## Your task
Starting at the line that contains "mount_base();", copy every line down to the line that contains "obj.matrix_parent_inverse = Matrix.Identity(4)", inclusive, exactly as it stands. Omit all other lines.

## Source data

============

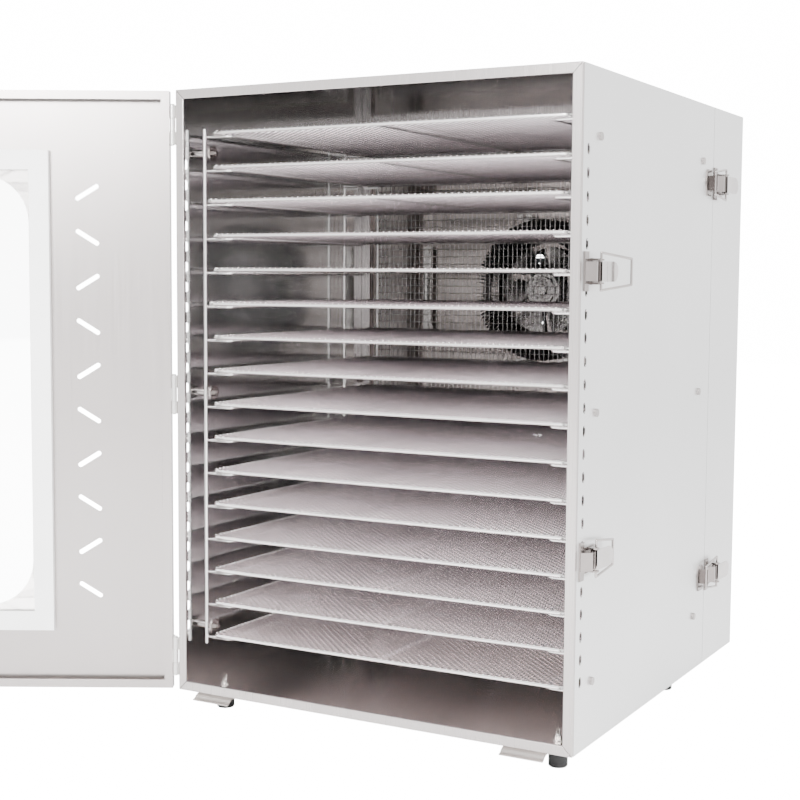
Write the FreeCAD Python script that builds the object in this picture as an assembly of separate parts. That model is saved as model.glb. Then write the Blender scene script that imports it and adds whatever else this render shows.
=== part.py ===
import FreeCAD, Part
import math
import os

# Cabinet food dehydrator with sixteen sliding wire trays, a side-hung glazed door and a
# latched-on rear module that holds two fans and two ring heaters.
# All sizes are millimetres. The model is worked out in a cabinet frame: X = 0 on the centre
# plane, Y = 0 on the front face, +Y to the rear, Z = 0 on the table. ORIGIN_SHIFT then moves
# everything so that the origin is the middle of the ground that the object covers.

# ---- overall ----
WIDTH = 464.0
HEIGHT = 650.0            # casing, without its feet
BODY_DEPTH = 402.0        # drying chamber, front face to seam
MODULE_DEPTH = 115.2      # rear module, seam to back
SEAM_GAP = 0.8
SHEET = 1.0
EPS = 0.2                 # free air between neighbours that only sit side by side

# ---- feet and door-rest lips ----
FOOT_HEIGHT = 25.0
FOOT_RADIUS = 9.75
FOOT_INSET_X = 32.0
FOOT_INSET_Y = 43.0
FOOT_BOLT_RADIUS = 2.5
FOOT_BORE_CLEARANCE = 0.2
FOOT_HEAD_RADIUS = 4.6
FOOT_HEAD_HEIGHT = 3.2
FOOT_COUNTERBORE_RADIUS = 5.4
FOOT_COUNTERBORE_DEPTH = 10.0
FOOT_BOLT_ABOVE_FLOOR = 11.0
NUT_RADIUS = 5.2
NUT_HEIGHT = 4.2
WASHER_RADIUS = 6.2
WASHER_THICKNESS = 1.0
LIP_OUTER_INSET = 26.0
LIP_WIDTH = 46.0
LIP_THICKNESS = 1.2
LIP_REACH = 9.5
LIP_DROP = 5.0
LIP_TAIL = 31.0
LIP_RIVET_Y = 24.0
LIP_RIVET_INSET = 9.0
RIVET_RADIUS = 2.4
RIVET_HEAD = 1.2
RIVET_SHANK = 1.5

# ---- front frame and rear rim ----
TRIM_WIDTH = 10.0
TRIM_THICKNESS = 4.0
RIM_WIDTH = 12.0
RIM_THICKNESS = 12.0

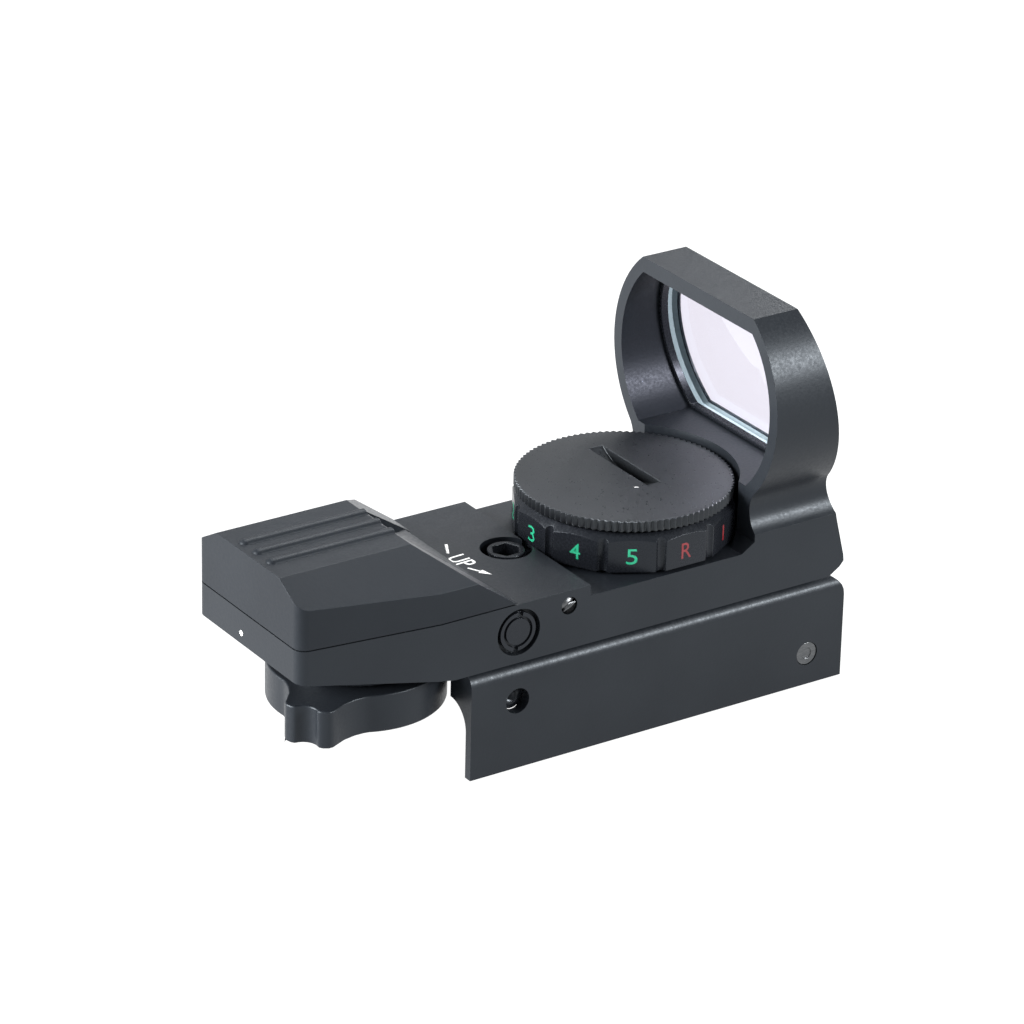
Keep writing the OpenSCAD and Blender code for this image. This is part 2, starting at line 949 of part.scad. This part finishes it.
// ---------- adjusters on the near side ----------
module windage_screw() {
    color(metal)
        difference() {
            union() {
                rod_y(wind_x, wind_z, wind_head_r, -half_w + 0.15, -half_w + 1.05);
                rod_y(wind_x, wind_z, 2.1, -half_w + 1, -5.6);
                rod_y(wind_x, wind_z, 1.5, -5.7, 3.6);
            }
            // groove round the centre button, and the tool slot across the outer ring
            groove_y(wind_x, wind_z, wind_button_r, -half_w, -half_w + 0.6, 0.35);
            difference() {
                translate([wind_x, -half_w, wind_z])
                    rotate([0, 8, 0])
                        cube([0.7, 1.2, 7], center = true);
                rod_y(wind_x, wind_z, wind_button_r + 0.1, -half_w - 1, -half_w + 1);
            }
            // groove for the retaining clip
            groove_y(wind_x, wind_z, 1.75, -6.3, -5.85);
        }
}

module groove_y(x, z, r_in, y0, y1, w = 2) {
    difference() {
        rod_y(x, z, r_in + w, y0, y1);
        rod_y(x, z, r_in, y0 - 1, y1 + 1);
    }
}

module windage_clip() {
    color(metal_light)
        difference() {
            rod_y(wind_x, wind_z, 2.7, -6.27, -5.9);
            rod_y(wind_x, wind_z, 1.8, -7, -5);
            translate([wind_x - 0.9, -7, wind_z])
                cube([1.8, 2, 4]);
        }
}

module lock_pad() {
    color(white)
        rod_y(lock_x, lock_z, 0.95, -9, -3.3);
}

module lock_screw() {
    color(metal)
        difference() {
            rod_y(lock_x, lock_z, lock_r, -half_w + 0.2, -9.05);
            translate([lock_x, -half_w, lock_z])
                rotate([0, 60, 0])
                    cube([0.5, 1.2, 6], center = true);
        }
}

// ---------- painted marks ----------
module deck_marks() {
    color(white) {
        // arrow and dash of the elevation direction
        translate([-25.65, -2.47, deck_z])
            rotate([0, 0, -62.9])
                up(0.005, 0.03)
                    polygon([[0, -0.14], [1.85, -0.14], [1.85, -0.5], [3.55, 0], [1.85, 0.5],
                             [1.85, 0.14], [0, 0.14]]);
        translate([-25.48, 2.48, deck_z])
            rotate([0, 0, 62.2])
                up(0.005, 0.03)
                    translate([0, -0.18])
                        square([2.68, 0.36]);
        // index dot on the rear face
        translate([rear_x - 0.03, 1.5, 10.6])
            rotate([0, 90, 0])
                cylinder(r = 0.38, h = 0.025);
    }
}

mount_base();
rail_set_screw();
set_tip();
pitch_pin();
clamp_bar();
bar_guide_pins();
clamp_screw();
tilt_carrier();
elevation_spring();
elevation_screw();
housing();
yaw_screw();
objective_lens();
lens_retainer();
rear_cover();
cover_gasket();
cover_screws();
emitter_window();
mirror_block();
fold_mirror();
led_board();
led();
knob_detent();
reticle_knob();
reticle_spindle();
reticle_disc();
knob_screw();
brightness_dial();
dial_clip();
dial_wiper();
contact_spring();
battery();
dial_detent();
switch_board();
switch_cover();
switch_cover_screws();
lead_wires();
cap_o_ring();
battery_cap();
windage_screw();
windage_clip();
lock_pad();
lock_screw();
deck_marks();
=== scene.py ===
import math

import bpy
from mathutils import Matrix, Vector


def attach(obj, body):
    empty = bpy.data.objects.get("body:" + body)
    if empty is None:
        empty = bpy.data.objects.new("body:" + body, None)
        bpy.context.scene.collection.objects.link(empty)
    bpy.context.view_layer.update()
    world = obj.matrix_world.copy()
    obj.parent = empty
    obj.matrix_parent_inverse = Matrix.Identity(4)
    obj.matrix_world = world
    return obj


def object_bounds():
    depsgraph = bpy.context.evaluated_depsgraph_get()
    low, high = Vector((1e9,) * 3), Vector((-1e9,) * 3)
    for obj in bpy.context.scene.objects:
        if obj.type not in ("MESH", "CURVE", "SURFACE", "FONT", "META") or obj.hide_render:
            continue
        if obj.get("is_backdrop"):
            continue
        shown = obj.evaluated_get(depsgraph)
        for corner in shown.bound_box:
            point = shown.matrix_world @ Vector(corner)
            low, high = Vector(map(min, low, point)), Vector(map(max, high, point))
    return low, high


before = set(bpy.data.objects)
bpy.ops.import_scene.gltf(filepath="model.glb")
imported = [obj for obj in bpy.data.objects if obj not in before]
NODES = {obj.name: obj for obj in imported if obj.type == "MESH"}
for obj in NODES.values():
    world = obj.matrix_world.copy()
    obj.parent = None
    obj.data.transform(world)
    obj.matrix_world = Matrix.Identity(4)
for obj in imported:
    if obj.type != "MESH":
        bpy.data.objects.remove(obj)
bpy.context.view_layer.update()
MM = 0.001


# ---------- node helpers ----------
class Graph:
    """A material's nodes, with short calls to add and join them."""

    def __init__(self, name):
        self.material = bpy.data.materials.new(name)
        self.material.use_nodes = True
        self.tree = self.material.node_tree
        self.shader = self.tree.nodes["Principled BSDF"]
        self.output = self.tree.nodes["Material Output"]
        self.place = self.add("ShaderNodeTexCoord").outputs["Object"]

    def add(self, kind, **values):
        node = self.tree.nodes.new(kind)
        for key, value in values.items():
            if hasattr(node, key):
                setattr(node, key, value)
            else:
                node.inputs[key].default_value = value
        return node

    def join(self, out, into):
        self.tree.links.new(out, into)

    def noise(self, scale, detail=4.0, stretch=(1, 1, 1)):
        mapping = self.add("ShaderNodeMapping")
        mapping.inputs["Scale"].default_value = stretch
        self.join(self.place, mapping.inputs["Vector"])
        node = self.add("ShaderNodeTexNoise", Scale=scale, Detail=detail)
        self.join(mapping.outputs["Vector"], node.inputs["Vector"])
        return node.outputs["Fac"]

    def ramp(self, fac, stops):
        node = self.add("ShaderNodeValToRGB")
        elements = node.color_ramp.elements
        while len(elements) < len(stops):
            elements.new(0.5)
        for element, (position, color) in zip(elements, stops):
            element.position = position
            element.color = (*color, 1) if len(color) == 3 else color
        self.join(fac, node.inputs["Fac"])
        return node.outputs["Color"]

    def span(self, fac, low, high):
        """Spreads a noise's middle range over low to high."""
        node = self.add("ShaderNodeMapRange")
        node.inputs["From Min"].default_value = 0.3
        node.inputs["From Max"].default_value = 0.7
        node.inputs["To Min"].default_value = low
        node.inputs["To Max"].default_value = high
        self.join(fac, node.inputs["Value"])
        return node.outputs["Result"]

    def mix(self, fac, a, b):
        node = self.add("ShaderNodeMix", data_type="RGBA")
        self.join(fac, node.inputs["Factor"])
        self.join(a, node.inputs["A"])
        self.join(b, node.inputs["B"])
        return node.outputs["Result"]

    def bump(self, height, strength, distance):
        node = self.add("ShaderNodeBump", Strength=strength, Distance=distance)
        self.join(height, node.inputs["Height"])
        self.join(node.outputs["Normal"], self.shader.inputs["Normal"])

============

## Answer to the task
mount_base();
rail_set_screw();
set_tip();
pitch_pin();
clamp_bar();
bar_guide_pins();
clamp_screw();
tilt_carrier();
elevation_spring();
elevation_screw();
housing();
yaw_screw();
objective_lens();
lens_retainer();
rear_cover();
cover_gasket();
cover_screws();
emitter_window();
mirror_block();
fold_mirror();
led_board();
led();
knob_detent();
reticle_knob();
reticle_spindle();
reticle_disc();
knob_screw();
brightness_dial();
dial_clip();
dial_wiper();
contact_spring();
battery();
dial_detent();
switch_board();
switch_cover();
switch_cover_screws();
lead_wires();
cap_o_ring();
battery_cap();
windage_screw();
windage_clip();
lock_pad();
lock_screw();
deck_marks();
=== scene.py ===
import math

import bpy
from mathutils import Matrix, Vector


def attach(obj, body):
    empty = bpy.data.objects.get("body:" + body)
    if empty is None:
        empty = bpy.data.objects.new("body:" + body, None)
        bpy.context.scene.collection.objects.link(empty)
    bpy.context.view_layer.update()
    world = obj.matrix_world.copy()
    obj.parent = empty
    obj.matrix_parent_inverse = Matrix.Identity(4)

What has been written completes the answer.